If there are sadists in the building, the twenty minutes that follow would make even the most immoral of them writhe. With every minute that passes, another Soho jam bellows out of the speakers, another dash of bitters is poured into an Eazy-E, and another twitch races through our hands. We can almost taste those bassy opening strums of “Broken Cash Machine”; we can almost feel the inevitable shoeys. As we edge closer to 10pm, paranoia convinces us that a last-minute cancellation is imminent – that is until the lights dim one final time, and four of the nerdiest punks you’ll ever see shuffle timidly out onstage. Fuck. It’s showtime.
You know that one scene in The Lion King (spoiler alert), where Mufasa gets all but annihilated by the stampede? That’s what it feels like standing in the front of house when Modern Baseball open on “Fine, Great”. Fists pump and bodies fly as the Philly quartet power through the first half of their set – “Rock Bottom” reigns in all of its fan-favourite grooviness, “Going To Bed Now” brews good vibes faster than a uni student brews anxiety, and “Alpha Kappa Fall Of Troy The Movie Part Deux” proves a favourite for crowd surfers. “Tears Over Beers” quickly establishes itself as the most chantable cut of the night, the frat-bellowed “OH, COME ON!” bouncing off the walls long after the foursome ease into “Apartment”.
Dorky smiles plastered on their faces for every second of their hour onstage, Modern Baseball relish in the exhilaration booming from their devotees. Lukens is especially astonished by the commotion, excitedly laughing “this is fucked!” every two or three songs. Their welcome Down Under is an undoubtedly rapturous one, cultural barriers only risen when our indie-rock icons are presented with the concept of… The shoey. “We’re not drinking out of a shoe!!” exhorts guitarist Jake Ewald after a solid ten minutes of collective pleading; the tone in his voice is hilariously disgusted, but it’s nothing compared to Lukens’ face when one brave punter shows ’em how it’s done. Regardless of their willingness to smash a Pistonhead out of a sweaty Converse, the band warm up to their 500 new best mates almost immediately.
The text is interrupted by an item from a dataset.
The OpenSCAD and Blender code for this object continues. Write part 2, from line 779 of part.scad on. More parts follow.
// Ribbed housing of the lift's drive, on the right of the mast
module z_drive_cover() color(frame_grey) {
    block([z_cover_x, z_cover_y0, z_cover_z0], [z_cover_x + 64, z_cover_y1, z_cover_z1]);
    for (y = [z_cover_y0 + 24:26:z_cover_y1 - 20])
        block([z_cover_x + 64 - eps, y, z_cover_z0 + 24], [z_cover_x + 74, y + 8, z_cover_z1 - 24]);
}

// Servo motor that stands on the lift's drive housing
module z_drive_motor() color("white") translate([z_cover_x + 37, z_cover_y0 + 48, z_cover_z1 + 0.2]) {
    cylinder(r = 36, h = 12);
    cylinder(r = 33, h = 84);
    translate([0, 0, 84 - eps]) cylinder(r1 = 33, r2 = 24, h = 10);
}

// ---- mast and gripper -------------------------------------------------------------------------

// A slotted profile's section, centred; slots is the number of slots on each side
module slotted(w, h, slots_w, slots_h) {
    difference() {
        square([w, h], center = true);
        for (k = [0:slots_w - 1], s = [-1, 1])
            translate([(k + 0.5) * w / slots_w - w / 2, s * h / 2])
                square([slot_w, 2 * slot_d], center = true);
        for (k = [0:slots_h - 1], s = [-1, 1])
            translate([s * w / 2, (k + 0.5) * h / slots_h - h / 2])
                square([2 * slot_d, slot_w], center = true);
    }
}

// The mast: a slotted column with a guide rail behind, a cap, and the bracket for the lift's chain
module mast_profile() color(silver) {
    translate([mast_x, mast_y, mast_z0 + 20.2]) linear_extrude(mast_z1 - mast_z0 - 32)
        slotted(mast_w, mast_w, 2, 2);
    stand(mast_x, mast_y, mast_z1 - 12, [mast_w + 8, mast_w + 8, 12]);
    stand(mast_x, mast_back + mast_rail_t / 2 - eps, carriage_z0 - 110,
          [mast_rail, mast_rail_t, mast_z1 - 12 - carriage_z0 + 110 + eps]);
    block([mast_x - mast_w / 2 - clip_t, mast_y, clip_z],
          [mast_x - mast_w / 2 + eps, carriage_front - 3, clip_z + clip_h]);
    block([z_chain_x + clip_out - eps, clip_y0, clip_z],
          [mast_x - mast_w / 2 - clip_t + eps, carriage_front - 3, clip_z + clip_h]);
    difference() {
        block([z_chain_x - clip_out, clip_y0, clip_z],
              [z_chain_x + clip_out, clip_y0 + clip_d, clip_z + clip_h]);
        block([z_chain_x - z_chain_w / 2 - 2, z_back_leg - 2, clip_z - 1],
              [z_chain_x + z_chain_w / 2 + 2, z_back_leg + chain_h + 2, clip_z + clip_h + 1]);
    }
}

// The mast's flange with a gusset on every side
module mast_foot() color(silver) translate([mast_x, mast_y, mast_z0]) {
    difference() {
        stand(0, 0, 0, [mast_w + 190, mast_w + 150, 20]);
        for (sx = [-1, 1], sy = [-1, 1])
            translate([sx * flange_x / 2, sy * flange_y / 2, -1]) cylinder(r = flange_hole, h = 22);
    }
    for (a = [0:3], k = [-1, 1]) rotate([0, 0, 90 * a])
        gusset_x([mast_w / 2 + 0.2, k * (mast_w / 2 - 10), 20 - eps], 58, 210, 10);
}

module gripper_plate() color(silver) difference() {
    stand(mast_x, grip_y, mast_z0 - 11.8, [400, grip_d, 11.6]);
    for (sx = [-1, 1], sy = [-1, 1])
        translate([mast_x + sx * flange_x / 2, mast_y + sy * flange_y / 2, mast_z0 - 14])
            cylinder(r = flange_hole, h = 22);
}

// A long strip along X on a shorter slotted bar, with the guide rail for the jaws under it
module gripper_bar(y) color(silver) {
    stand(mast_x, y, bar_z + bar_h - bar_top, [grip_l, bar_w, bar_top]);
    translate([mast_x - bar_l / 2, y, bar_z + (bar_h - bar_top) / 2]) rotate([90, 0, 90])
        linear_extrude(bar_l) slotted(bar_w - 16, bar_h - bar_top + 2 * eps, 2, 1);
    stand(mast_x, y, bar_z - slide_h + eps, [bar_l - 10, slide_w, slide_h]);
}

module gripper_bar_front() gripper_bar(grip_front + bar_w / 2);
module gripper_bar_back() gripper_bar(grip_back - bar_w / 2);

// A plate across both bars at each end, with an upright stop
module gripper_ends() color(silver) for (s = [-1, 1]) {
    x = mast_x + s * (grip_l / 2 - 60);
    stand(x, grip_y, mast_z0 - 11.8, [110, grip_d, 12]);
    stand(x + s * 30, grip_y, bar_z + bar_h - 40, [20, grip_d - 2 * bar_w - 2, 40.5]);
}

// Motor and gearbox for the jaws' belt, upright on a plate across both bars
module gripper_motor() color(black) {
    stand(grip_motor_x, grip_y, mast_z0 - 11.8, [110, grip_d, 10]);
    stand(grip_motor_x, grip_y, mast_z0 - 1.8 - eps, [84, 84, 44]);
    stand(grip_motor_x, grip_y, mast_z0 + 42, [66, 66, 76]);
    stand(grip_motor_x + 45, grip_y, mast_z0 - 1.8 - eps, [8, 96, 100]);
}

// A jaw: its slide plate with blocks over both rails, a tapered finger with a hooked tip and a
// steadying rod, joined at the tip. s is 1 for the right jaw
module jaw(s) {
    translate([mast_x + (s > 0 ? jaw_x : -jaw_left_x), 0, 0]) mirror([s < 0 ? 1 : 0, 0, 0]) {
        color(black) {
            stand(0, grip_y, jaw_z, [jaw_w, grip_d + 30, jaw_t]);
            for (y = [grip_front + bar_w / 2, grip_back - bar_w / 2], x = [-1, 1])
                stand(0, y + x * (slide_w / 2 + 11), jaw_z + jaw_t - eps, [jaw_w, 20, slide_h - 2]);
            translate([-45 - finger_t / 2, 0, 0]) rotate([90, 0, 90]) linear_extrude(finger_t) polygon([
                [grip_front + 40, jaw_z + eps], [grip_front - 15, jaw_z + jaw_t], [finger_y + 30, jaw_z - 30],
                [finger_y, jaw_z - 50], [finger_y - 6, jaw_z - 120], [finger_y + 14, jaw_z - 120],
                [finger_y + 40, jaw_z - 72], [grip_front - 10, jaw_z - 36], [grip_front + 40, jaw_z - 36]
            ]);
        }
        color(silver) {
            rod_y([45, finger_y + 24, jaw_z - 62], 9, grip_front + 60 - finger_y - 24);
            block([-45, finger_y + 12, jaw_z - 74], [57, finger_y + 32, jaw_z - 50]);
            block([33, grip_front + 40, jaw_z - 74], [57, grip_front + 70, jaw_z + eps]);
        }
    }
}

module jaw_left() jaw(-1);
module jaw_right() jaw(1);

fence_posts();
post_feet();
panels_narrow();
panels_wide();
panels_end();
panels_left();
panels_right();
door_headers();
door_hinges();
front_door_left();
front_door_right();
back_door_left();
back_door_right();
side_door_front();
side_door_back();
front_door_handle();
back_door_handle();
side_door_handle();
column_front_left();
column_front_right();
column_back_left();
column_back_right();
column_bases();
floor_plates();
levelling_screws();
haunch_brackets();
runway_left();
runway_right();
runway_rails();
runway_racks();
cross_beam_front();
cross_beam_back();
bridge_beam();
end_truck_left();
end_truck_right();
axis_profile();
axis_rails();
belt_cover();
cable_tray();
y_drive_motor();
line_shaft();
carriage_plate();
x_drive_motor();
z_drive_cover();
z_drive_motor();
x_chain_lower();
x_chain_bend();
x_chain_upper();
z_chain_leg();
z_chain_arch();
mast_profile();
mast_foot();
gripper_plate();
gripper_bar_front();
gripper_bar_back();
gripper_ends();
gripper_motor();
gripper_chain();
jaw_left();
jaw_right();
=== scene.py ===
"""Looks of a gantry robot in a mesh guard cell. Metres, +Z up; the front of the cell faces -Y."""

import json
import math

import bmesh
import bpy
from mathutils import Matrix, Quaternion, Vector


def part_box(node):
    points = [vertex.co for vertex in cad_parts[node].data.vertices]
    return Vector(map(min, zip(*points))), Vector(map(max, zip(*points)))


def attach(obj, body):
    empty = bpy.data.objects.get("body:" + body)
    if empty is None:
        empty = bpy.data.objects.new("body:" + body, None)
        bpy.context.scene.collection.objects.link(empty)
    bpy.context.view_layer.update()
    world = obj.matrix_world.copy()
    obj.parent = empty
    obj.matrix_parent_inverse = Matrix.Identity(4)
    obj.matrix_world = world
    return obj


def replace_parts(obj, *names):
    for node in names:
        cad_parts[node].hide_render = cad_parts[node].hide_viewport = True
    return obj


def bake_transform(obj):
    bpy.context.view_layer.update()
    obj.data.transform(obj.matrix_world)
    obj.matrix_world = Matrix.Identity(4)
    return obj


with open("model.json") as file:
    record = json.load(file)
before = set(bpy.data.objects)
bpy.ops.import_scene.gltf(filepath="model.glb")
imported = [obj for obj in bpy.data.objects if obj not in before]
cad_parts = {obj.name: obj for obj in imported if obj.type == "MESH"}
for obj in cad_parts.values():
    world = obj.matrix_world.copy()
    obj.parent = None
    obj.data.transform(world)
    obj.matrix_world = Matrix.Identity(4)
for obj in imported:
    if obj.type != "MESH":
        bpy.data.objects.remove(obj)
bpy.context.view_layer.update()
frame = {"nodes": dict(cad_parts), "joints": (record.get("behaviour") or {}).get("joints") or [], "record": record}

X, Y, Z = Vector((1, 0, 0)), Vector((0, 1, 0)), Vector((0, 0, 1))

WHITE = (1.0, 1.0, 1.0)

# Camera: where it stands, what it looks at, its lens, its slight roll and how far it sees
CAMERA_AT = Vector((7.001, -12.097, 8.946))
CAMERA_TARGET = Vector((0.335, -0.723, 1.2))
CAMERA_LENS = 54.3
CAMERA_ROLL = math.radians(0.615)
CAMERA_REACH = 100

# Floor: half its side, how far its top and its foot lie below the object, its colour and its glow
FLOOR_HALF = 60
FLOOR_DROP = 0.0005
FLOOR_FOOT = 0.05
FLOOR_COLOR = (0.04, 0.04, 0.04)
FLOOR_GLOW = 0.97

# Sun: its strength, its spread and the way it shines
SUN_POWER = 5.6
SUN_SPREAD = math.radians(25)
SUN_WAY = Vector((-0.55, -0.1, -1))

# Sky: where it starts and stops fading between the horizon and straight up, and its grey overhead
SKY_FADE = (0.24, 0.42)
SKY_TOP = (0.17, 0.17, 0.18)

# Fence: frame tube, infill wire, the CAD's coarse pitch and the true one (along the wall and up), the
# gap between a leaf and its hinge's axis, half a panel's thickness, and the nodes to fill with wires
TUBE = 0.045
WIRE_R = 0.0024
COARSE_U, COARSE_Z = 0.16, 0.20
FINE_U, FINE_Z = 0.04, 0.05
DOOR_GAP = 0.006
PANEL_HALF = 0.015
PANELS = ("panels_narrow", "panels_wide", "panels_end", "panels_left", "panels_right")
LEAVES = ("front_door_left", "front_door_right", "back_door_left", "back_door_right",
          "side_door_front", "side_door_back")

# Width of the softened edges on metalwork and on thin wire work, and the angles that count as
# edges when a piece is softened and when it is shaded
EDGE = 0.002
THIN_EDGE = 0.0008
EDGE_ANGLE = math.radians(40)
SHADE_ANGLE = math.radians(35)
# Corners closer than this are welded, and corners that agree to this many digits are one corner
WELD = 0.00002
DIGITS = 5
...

The rest of the set shutters by in a cheesy montage from an ’80s teen movie, complete with all of the earnestly awkward, coming-of-age spirit. Recent singles from Holy Ghost – the band’s upcoming third LP – “Everyday” and “Apple Cider, I Don’t Mind” go off without a hitch, backers screaming along to every word as if they’d had years to practise. “The Thrash Particle” is perfectly reflected in its namesake by the crowd, and “Your Graduation” is a rewarding end to a night filled exclusively with rewards. It’s an epic closing salvo of “The Weekend”, however, that truly induces hysteria to the point where it feels totally bittersweet.
Our voices are nonexistent. We’re the kings and queens of sweat. After stumbling into the aforementioned the kebab shop for a cheeky post-gig HSP and unofficially adopting a homeless cattle dog (it was SO cute fam), a thought hits us – this is the only time Sydney will ever see a Modern Baseball show of this scale. If the endless radioplay “Apple Cider” is getting currently serves as any indication, Holy Ghost is going to shoot these guys into the stratosphere. If not before the end of the year, it won’t be too long before we’re watching “Mass” tear the barriers apart at The Metro – and oh, how stoked we are!
Also, a sidenote: Ian Farmer (bass) fucking slays the Hawaiian shirt aesthetic. Good times.